The award winning Richard Baird plays Yermolay Lopakhin and once again presents an outstanding performance on the North Coast Rep stage, this time as the frustrated and passionate middle class merchant who represents the changing Russia. Katie MacNichol portrays Lyubov Ranevskaya, the aristocratic owner of the estate and the cherry orchard, a person still lost in the belief that the old ways will survive and everything will work out for the best. Katie is the perfect choice for this character as she portrays what Chekhov must have intended the aristocratic woman to represent.

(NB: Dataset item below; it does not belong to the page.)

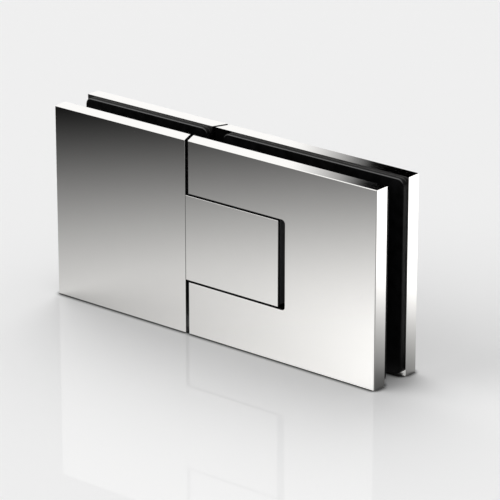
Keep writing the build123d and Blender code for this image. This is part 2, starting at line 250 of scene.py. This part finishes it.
def make_washer_plastic():
    """Ivory nylon with a soft sheen and faint moulding clouds."""
    material, tree = new_material("ivory_nylon")
    cloud = tree.noise(tree.place(), 0.35, detail=4.0)
    color = tree.tint(cloud, (0.66, 0.63, 0.55), (0.74, 0.71, 0.64))
    roughness = tree.ramp(cloud, 0.3, 0.7, 0.36, 0.48)
    normal = tree.bump(tree.noise(tree.place(), 2.5), 0.08, 0.00004)
    close_surface(tree, color, roughness, normal, {"IOR": 1.53, "Subsurface Weight": 0.05})
    return material


CHROME_NODES = (
    "fixed_front_plate",
    "fixed_back_plate",
    "door_front_plate",
    "door_back_plate",
    "tongue_front_cover",
    "tongue_back_cover",
)
RUBBER_NODES = ("fixed_front_gasket", "fixed_back_gasket", "door_front_gasket", "door_back_gasket")
GASKET_EDGE_RADIUS = 0.0003
GASKET_EDGE_ANGLE = radians(50.0)  # from which an edge is rounded
JOIN_DISTANCE = 0.000005


def dress(nodes, material):
    """Puts a material in every material slot of these CAD nodes."""
    for name in nodes:
        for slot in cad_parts[name].material_slots:
            slot.material = material


def soften_gaskets():
    """Rounds the moulded edges of the gaskets slightly, once their split edges are joined."""
    for name in RUBBER_NODES:
        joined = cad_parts[name].modifiers.new("joined_edges", "WELD")
        joined.merge_threshold = JOIN_DISTANCE
        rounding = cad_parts[name].modifiers.new("moulded_edge", "BEVEL")
        rounding.width = GASKET_EDGE_RADIUS
        rounding.use_clamp_overlap = False
        rounding.segments = 2
        rounding.limit_method = "ANGLE"
        rounding.angle_limit = GASKET_EDGE_ANGLE


def make_materials():
    """The finish of every CAD node."""
    dress(CHROME_NODES, make_chrome())
    dress(RUBBER_NODES, make_rubber())
    dress(("pivot_block", "pivot_yoke"), make_black_metal())
    turned = make_steel(
        "ground_steel", (0.50, 0.50, 0.51), (0.60, 0.60, 0.61), (2.0, 2.0, 0.08), (0.14, 0.26), 0.15
    )
    dress(("pivot_pin", "front_leaf_spring", "back_leaf_spring"), turned)
    screw = make_steel(
        "screw_steel", (0.52, 0.52, 0.53), (0.62, 0.62, 0.63), (0.1, 2.0, 0.1), (0.16, 0.30), 0.18
    )
    dress(("fixed_clamp_screws", "door_clamp_screws", "pin_set_screws"), screw)
    bronze = make_steel(
        "bush_bronze", (0.42, 0.25, 0.11), (0.54, 0.34, 0.17), (0.5, 0.5, 0.2), (0.28, 0.42), 0.2
    )
    dress(("upper_bush", "lower_bush"), bronze)
    dress(("upper_thrust_washer", "lower_thrust_washer"), make_washer_plastic())


# ---- Studio ----

FLOOR_SIZE = 16.0
FLOOR_DROP = 0.00005  # under the hinge, so that no face lies in the floor
FLOOR_COLOR = 0.88
FLOOR_IOR = 1.42  # a thin glaze: enough to mirror the hinge faintly
MIRRORED_WHITE = 1.0
# The floor that the chrome mirrors has painted light: bright on the right, with rounded bands that fade
# to the left.
LIT_START = -0.55
LIT_END = 0.028
LIT_FALLOFF = 2.21
BAND_MIDDLE_Y = 0.15
BAND_ROUNDNESS = 0.648
# Past the door leaf's end that floor has painted shade, from the plane of the front face back.
END_SHADE_DARKEST = 0.115
END_SHADE_BACK = 0.106
END_SHADE_FALLOFF = 1.5
EDGE_SOFTNESS = 0.0005
MIRRORED_SHADED = 1.12  # the part of the mirrored floor that carries the hinge's own shadow
MIRRORED_GLOW = 0.32  # the part of it that carries none, a painted glow
CONTACT_REACH = 0.003  # of the painted contact shadow, a dark line where the hinge meets the floor
MIRRORED_CONTACT_REACH = 0.0015
CONTACT_DARKEST = 0.05
CONTACT_OPEN_FROM, CONTACT_OPEN_FULLY = 0.5, 0.95  # share of open sky over the floor
LAMP_SPREAD = radians(50.0)
LAMPS = {  # azimuth and elevation in degrees, and strength
    "back_left_lamp": (-135.0, 50.0, 1.135),
    "front_left_lamp": (-45.0, 30.0, 1.17),
}
AMBIENT = 0.52
FRONT_DIMNESS = 0.44  # of the studio's open front, in mirror rays
# Dark gaps in the ceiling: start, end and the softness of both, in degrees from +Y towards -X.
WIDE_GAP = (9.0, 38.93, 4.0, 1.47)
NARROW_GAP = (-41.0, -32.0, 1.6, 1.6)
GAP_LEAN = 0.38  # radians that the sides of the wide gap lean, per unit of height
GAP_LEAN_ELEVATION = 18.6  # degrees, where the lean is nil
GAP_FADE = (35, 55)  # degrees of elevation over which both gaps fade out
OPEN_FRONT = (95, 125)  # degrees either side of +Y over which the open front begins
CEILING_START = (28, 42)  # degrees of elevation over which the front meets the ceiling


def mirrored_floor(tree):
    """How bright the floor is in mirror rays: its painted light and shade."""
    place = tree.node("SeparateXYZ", {0: tree.node("NewGeometry").outputs["Position"]}).outputs
    across = tree.math("POWER", tree.math("SUBTRACT", place["Y"], BAND_MIDDLE_Y), 2.0)
    along = tree.math("SUBTRACT", place["X"], tree.math("DIVIDE", across, BAND_ROUNDNESS))
    lit = tree.math("POWER", tree.ramp(along, LIT_START, LIT_END), LIT_FALLOFF)
    beyond_end = tree.ramp(place["X"], cad_high.x, cad_high.x + EDGE_SOFTNESS)
    behind_front = tree.ramp(place["Y"], cad_low.y - EDGE_SOFTNESS, cad_low.y)
    beside = tree.math("MULTIPLY", beyond_end, behind_front)
    back = tree.math("POWER", tree.ramp(place["Y"], cad_low.y, END_SHADE_BACK), END_SHADE_FALLOFF)
    shade = tree.ramp(back, 0.0, 1.0, END_SHADE_DARKEST, 1.0)
    end_shade = tree.node("Mix", {"Factor": beside, 2: 1.0, 3: shade}).outputs[0]
    return tree.math("MULTIPLY", lit, end_shade)


def contact_shade(tree, reach):
    """Painted contact shadow: 1 on the open floor, falling within this reach of the hinge to a dark line
    where it stands.
    """
    open_share = tree.node("AmbientOcclusion", {"Distance": reach}, samples=16).outputs["AO"]
    return tree.ramp(open_share, CONTACT_OPEN_FROM, CONTACT_OPEN_FULLY, CONTACT_DARKEST, 1.0)


def make_floor():
    """A pale floor with a thin glaze and a painted contact shadow. In mirror rays it has painted light,
    a glow and a colour that fall off, as on a lit studio table.
    """
    mesh = bpy.data.meshes.new("floor")
    half = FLOOR_SIZE / 2
    corners = [(-half, -half, 0), (half, -half, 0), (half, half, 0), (-half, half, 0)]
    mesh.from_pydata(corners, [], [(0, 1, 2, 3)])
    floor = bpy.data.objects.new("floor", mesh)
    scene.collection.objects.link(floor)
    floor.location.z = cad_low.z - FLOOR_DROP
    material, tree = new_material("studio_floor")
    glossy = tree.node("LightPath").outputs["Is Glossy Ray"]
    mirrored = tree.math("MULTIPLY", mirrored_floor(tree), contact_shade(tree, MIRRORED_CONTACT_REACH))
    shaded_color = tree.math("MULTIPLY", mirrored, MIRRORED_SHADED)
    shaded = tree.node("BsdfDiffuse", {"Color": shaded_color}).outputs[0]
    glow = tree.node("Emission", {"Color": mirrored, "Strength": MIRRORED_GLOW}).outputs[0]
    in_mirrors = tree.node("AddShader", {0: glow, 1: shaded}).outputs[0]
    plain = tree.math("MULTIPLY", contact_shade(tree, CONTACT_REACH), FLOOR_COLOR)
    matt = tree.node("BsdfDiffuse", {"Color": plain}).outputs[0]
    glaze = tree.node("Fresnel", {"IOR": FLOOR_IOR}).outputs[0]
    sheen = tree.node("BsdfGlossy", {"Color": glaze, "Roughness": 0.0}).outputs[0]
    seen = tree.node("AddShader", {0: matt, 1: sheen}).outputs[0]
    surface = tree.node("MixShader", {0: glossy, 1: seen, 2: in_mirrors})
    tree.node("OutputMaterial", {"Surface": surface.outputs[0]})
    material.cycles.emission_sampling = "NONE"
    mesh.materials.append(material)


def make_world():
    """Plain ambient light, white for the camera, and in mirror rays a bright ceiling with dark gaps."""
    world = bpy.data.worlds.new("studio")
    scene.world = world
    world.use_nodes = True
    tree = Tree(world.node_tree)
    direction = tree.node("SeparateXYZ", {0: tree.node("TexCoord").outputs["Generated"]}).outputs
    azimuth = tree.math("ARCTAN2", tree.math("MULTIPLY", direction[0], -1.0), direction[1])

    def gap(around, start, end, softness_start, softness_end):
        """1 between two azimuths in degrees, from +Y towards -X, with soft edges."""
        entered = tree.ramp(around, radians(start - softness_start), radians(start))
        left = tree.ramp(around, radians(end - softness_end), radians(end))
        return tree.math("SUBTRACT", entered, left)

    def fading_up(elevations):
        """1 below the first of two elevations in degrees and 0 above the second."""
        heights = (sin(radians(angle)) for angle in elevations)
        return tree.ramp(direction[2], *heights, 1.0, 0.0, smooth=True)

    above = tree.math("SUBTRACT", direction[2], sin(radians(GAP_LEAN_ELEVATION)))
    lean = tree.math("MULTIPLY", above, GAP_LEAN)
    wide_gap = gap(tree.math("SUBTRACT", azimuth, lean), *WIDE_GAP)
    gaps = tree.math("ADD", wide_gap, gap(azimuth, *NARROW_GAP))
    low_down = fading_up(GAP_FADE)
    aside = tree.math("ABSOLUTE", azimuth)
    sides = (radians(angle) for angle in OPEN_FRONT)
    open_front = tree.ramp(aside, *sides, 0.0, 1.0 - FRONT_DIMNESS, smooth=True)
    below_ceiling = fading_up(CEILING_START)
    dark_gaps = tree.math("MULTIPLY", gaps, low_down)
    dim_front = tree.math("MULTIPLY", open_front, below_ceiling)
    ceiling = tree.math("SUBTRACT", MIRRORED_WHITE, tree.math("MAXIMUM", dark_gaps, dim_front))
    paths = tree.node("LightPath").outputs
    # The floor's glaze mirrors the hinge alone, and the chrome throws no light back on the floor.
    after_matt = tree.math("MINIMUM", paths["Diffuse Depth"], 1.0)
    unseen = tree.math("MAXIMUM", paths["Is Singular Ray"], after_matt)
    mirrored = tree.math("MULTIPLY", ceiling, tree.math("SUBTRACT", 1.0, unseen))
    glossy = tree.node("Mix", {"Factor": paths["Is Glossy Ray"], 2: AMBIENT, 3: mirrored}).outputs[0]
    strength = tree.node("Mix", {"Factor": paths["Is Camera Ray"], 2: glossy, 3: FLOOR_COLOR}).outputs[0]
    background = tree.node("Background", {"Color": (1, 1, 1, 1), "Strength": strength})
    tree.node("OutputWorld", {"Surface": background.outputs[0]})


def make_lamps():
    """Two wide soft lamps on the left, behind and in front, that mirrors don't show."""
    for name, (azimuth, elevation, strength) in LAMPS.items():
        lamp_data = bpy.data.lights.new(name, "SUN")
        lamp_data.energy = strength
        lamp_data.angle = LAMP_SPREAD
        lamp = bpy.data.objects.new(name, lamp_data)
        scene.collection.objects.link(lamp)
        lamp.rotation_mode = "QUATERNION"
        lamp.rotation_quaternion = direction_to(azimuth, elevation).to_track_quat("Z", "Y")
        lamp.visible_glossy = False


make_camera()
make_materials()
soften_gaskets()
make_floor()
make_world()
make_lamps()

Every time Bruce Turk spoke, as Leonid the brother of Lyubov, it brought a chuckle from the audience. His portrayal of this eccentric brother was both humorous and sad. He was another example of that portion of Russian society at that time, lost in their own world. Another actor who was a stand-out on stage, but had just a few lines, was James Sutorius who played the ancient manservant Firs. Firs plays a major at the end of the play, bringing the social and cultural theme of this play to a close.

The remainder of the cast is outstanding as well which includes Ted Barton as the outgoing, broke Pishchik, Michael Louis Cusimano as the uppity valet Yasha, Amanda Evans as the overly serious Varya, Riley Osburn as the impulsive Anya, Katy Tang as the lovestruck housemaid Dunyasha and Michael Raver as the impassioned Trofimov. Two standouts that provide some comic relief amid the family chaos is Jackson Goldberg as the clumsy, equally lovestruck Yepikhodov and Sofia Jean Gomez as the loud, animated Charlotta Ivanovna. Additional cast members included James Thomas Snyder as the Postmaster and stage crew and John Tessmer as a Vagrant, Station Master and stage crew.

Assisting Director David Ellenstein is his creative team of Set Designer Marty Burnet, Lighting Designer Matthew Novotny, Costume Designer Elisa Benzoni, Hair & Wig Designer Peter Herman, Prop Designer Rachel Hengst and Sound Designer Evan Eason. Special mention to the appropriately costumed period outfits and a perfectly adapted set design with movable partitions to create different room appearances and the cherry orchard. The Stage Manager is Christopher M. Williams and his Assistant Stage Manager Matt Fitzgerald.

“The Cherry Orchard” is at The North Coast Repertory Theatre at 987 Lomas Santa Fe Dr. in Solana Beach. The play will run until April 2nd. Tickets are available at www.northcoastrep.org or call 858-481-1055. As Lyubov says, “I think something awful is about to happen” and for a couple of hours on the theatre stage you will truly enjoy watching the trials and tribulations shown in this classic play.